Fortunately, a Greek freighter bound for Havana had happened upon the scene of slaughter and sped to the rescue. NOW one of the Castro boats threw out some life preservers on ropes and started hauling people in, pretending they'd been doing it all along.

Maria Garcia lost her son, Juanito, her husband, brother, sister, two uncles and three cousins in the maritime massacre. In all, 43 people drowned, 11 of them children. Carlos Anaya was 3 when he drowned, Yisel Alvarez 4. Helen Martinez was 6 months old.

"I Hate The Sea" is the title of a gut-gripping underground essay by Cuban dissident Rafael Contreras. It's about some young men Rafael met on the beach near Havana.

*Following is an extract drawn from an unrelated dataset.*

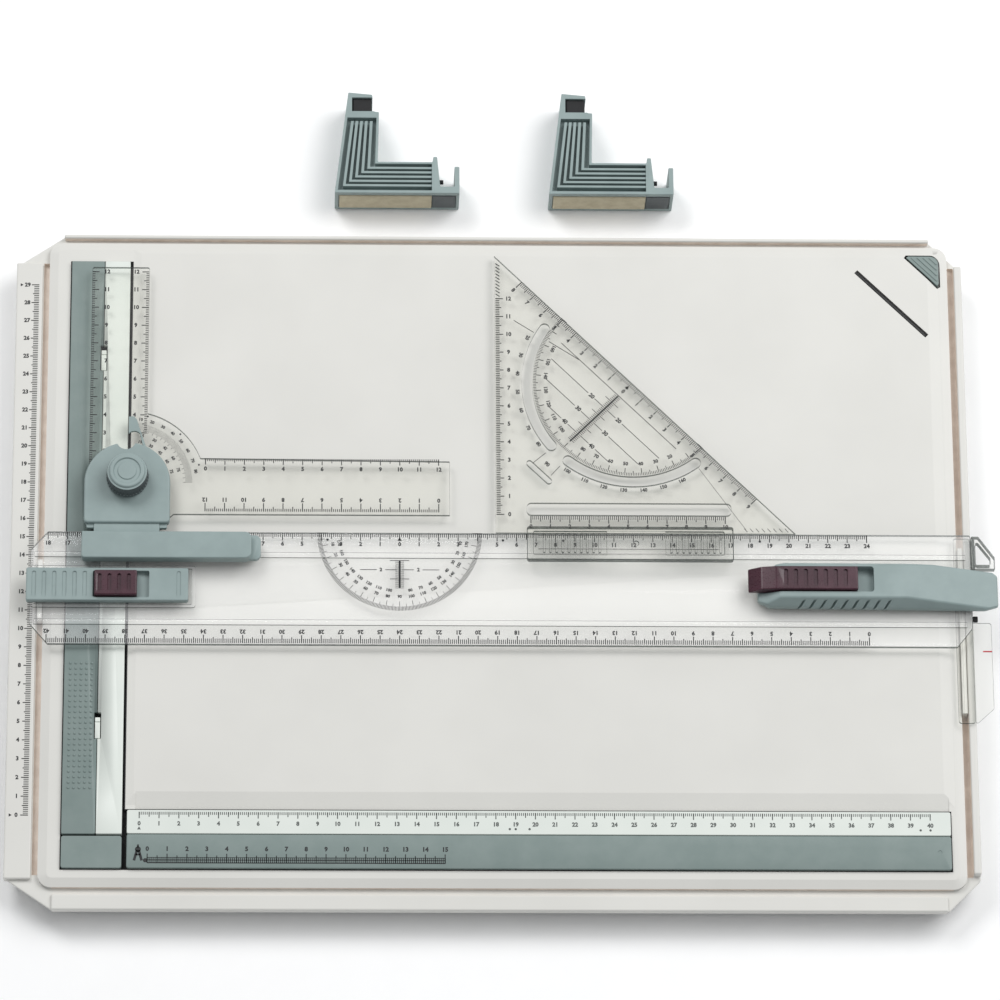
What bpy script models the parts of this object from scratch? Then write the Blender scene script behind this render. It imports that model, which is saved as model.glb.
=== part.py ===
"""Portable A3 drawing board with parallel straightedge, drafting head, set square and two stands.

All sizes are millimetres in the board's drawing frame: X to the right and Y away from the user,
both from the zero of the board's paper scales, and Z up from the table. frame_point() turns them
into metres with the origin under the middle of the whole object.
"""

import bmesh
import bpy
from math import cos, radians, sin, sqrt
from mathutils import Matrix, Vector

MM = 0.001
GAP = 0.3  # running and assembly gap between neighbouring pieces

# --- driving dimensions -------------------------------------------------------------------
BOARD_LEFT, BOARD_RIGHT = -68.0, 425.5
BOARD_FRONT, BOARD_REAR = -49.5, 318.0
CORNER_CUT = 16.5
TABLE_CLEAR = 4.0  # underside of the moulding above the table
LEDGE_TOP = 17.5
SURFACE = 20.0  # drawing surface
PLATEAU = (-50.9, 418.3, -38.0, 313.8)
GROOVE_LEFT = (-53.9, -50.9)
GROOVE_RIGHT = (418.3, 421.5)
GROOVE_FLOOR = 12.5
GROOVE_ENDS = (-31.0, 303.0)
CAVITY_TOP = 14.0
POCKET_FLOOR = 16.0
FEET = {
    "foot_front_left": (-34.0, -32.0),
    "foot_front_right": (402.0, -32.0),
    "foot_rear_left": (-34.0, 299.0),
    "foot_rear_right": (350.0, 299.0),
}
FOOT_R = 10.0

CLAMP_LEFT, CLAMP_SEAM_X, CLAMP_RIGHT = -39.2, -22.0, -8.7
CLAMP_FRONT, CLAMP_REAR = -10.9, 302.2
BAR_LEFT, BAR_RIGHT = -6.2, 410.4
BAR_FRONT, BAR_SEAM_Y, BAR_REAR = -28.7, -10.8, 1.9
CLAMP_UNDER, CLAMP_TOP = 17.0, 21.0
CLAMP_PIN_R = 0.7
CLAMP_AXIS_X = -24.0
BAR_AXIS_Y = -13.4
LATCH_Y = (240.5, 39.5)  # front ends of the two latch windows
LATCH_WINDOW = (3.6, 14.5)
LATCH_TAB = 11.2

RULE_UNDER, RULE_TOP = 22.3, 25.1  # straightedge blade
RIB_TOP = 26.1
EDGE_FRONT, EDGE_REAR = 89.2, 150.3
EDGE_LEFT, EDGE_RIGHT = -57.4, 424.8
HANDLE_Y = 120.7
SCREW_POINTS = ((-45.0, HANDLE_Y), (12.0, HANDLE_Y), (382.0, HANDLE_Y), (410.0, HANDLE_Y))
SCREW_R = 1.4

PIVOT = (-8.2, 177.0)
L_UNDER, L_TOP = 23.5, 25.7
COVER_UNDER, COVER_TOP = 26.1, 31.5
SPINDLE_R = 2.4

SQUARE_CORNER = (180.8, 150.8)
SQUARE_LEG = 154.2
GRIP = (196.6, 301.2, 133.9, 152.2)

STAND_HEIGHT = 22.0
STAND_CORNERS = {"left": (97.5, 341.5), "right": (210.0, 341.5)}

CLIP_PIVOT = (396.6, 289.2)
CLIP_PIN_Z = 11.2
CLIP_PIN_R = 1.0
ROCKER_UNDER, ROCKER_TOP = 9.7, 12.7
CLIP_ARM = 11.6  # from the rocker's pin to the blade, across the slit

FRAME_CENTRE = (185.0, 175.0)

COLOURS = {
    "shell_white": ((0.77, 0.75, 0.72), 0.45, 0.0),
    "clamp_white": ((0.82, 0.87, 0.85), 0.40, 0.0),
    "handle_gray": ((0.30, 0.38, 0.38), 0.45, 0.0),
    "dark_gray": ((0.11, 0.12, 0.13), 0.50, 0.0),
    "lock_maroon": ((0.070, 0.020, 0.035), 0.35, 0.0),
    "clear_acrylic": ((0.86, 0.88, 0.88), 0.10, 0.0),
    "rubber_black": ((0.015, 0.015, 0.017), 0.80, 0.0),
    "pad_beige": ((0.38, 0.33, 0.23), 0.90, 0.0),
    "steel": ((0.62, 0.62, 0.64), 0.30, 1.0),
    "index_red": ((0.55, 0.02, 0.03), 0.40, 0.0),
}

PARTS = None
GUIDES = None
PIVOTS = {}


# --- scene and placing ----------------------------------------------------------------------
def clear_scene():
    for obj in list(bpy.data.objects):
        bpy.data.objects.remove(obj, do_unlink=True)
    for collection in list(bpy.data.collections):
        bpy.data.collections.remove(collection)


def make_collection(name):
    collection = bpy.data.collections.new(name)
    bpy.context.scene.collection.children.link(collection)
    return collection


def make_material(name):
    colour, roughness, metallic = COLOURS[name]
    material = bpy.data.materials.get(name) or bpy.data.materials.new(name)
    material.use_nodes = True
    shader = material.node_tree.nodes["Principled BSDF"]
    shader.inputs["Base Color"].default_value = (*colour, 1.0)
    shader.inputs["Roughness"].default_value = roughness
    shader.inputs["Metallic"].default_value = metallic
    material.diffuse_color = (*colour, 1.0)
    return material


def frame_point(x, y, z):
    """A point of the drawing frame, in metres from the object's origin."""
    return Vector(((x - FRAME_CENTRE[0]) * MM, (y - FRAME_CENTRE[1]) * MM, z * MM))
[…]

They stared out to sea, cursed it and spit into it. "It incarcerates us," they fumed, "worse than jail bars."

Yet mankind has always been drawn to the sea. For most of us the sea soothes, attracts, infatuates. The most expensive real estate always faces the sea. "Water is everywhere a protection," writes anthropologist Lionel Tiger, trying to explain the lure, "like a moat. As a species we love it."

Yet Cubans now hate it. Che was right. The Cuban Revolution indeed created a "New Man" – but one more psychologically crippled than even Che imagined. In Cuba, Castro and Che's totalitarian dream gave rise to a psychic cripple beyond the imagination of even Orwell or Huxley: the first specimens in the history of the species to actually hate the sea.

So what's the alternative if you can't flee Cuba? Well, in 1986 Cuba's suicide rate reached 24 per thousand – making it double Latin America's average, making it triple Cuba's pre-Castro rate, making Cuban women the most suicidal in the world, and making death by suicide the primary cause of death for Cubans aged 15-48.

At that point the Cuban government ceased publishing the statistics on the self-slaughter. The figures became state secrets. The implications horrified even the government.

Yet all we hear about Cuba is about the horrors at Gitmo, where the criminals and terrorists are behind bars. On the rest of the island these run the country.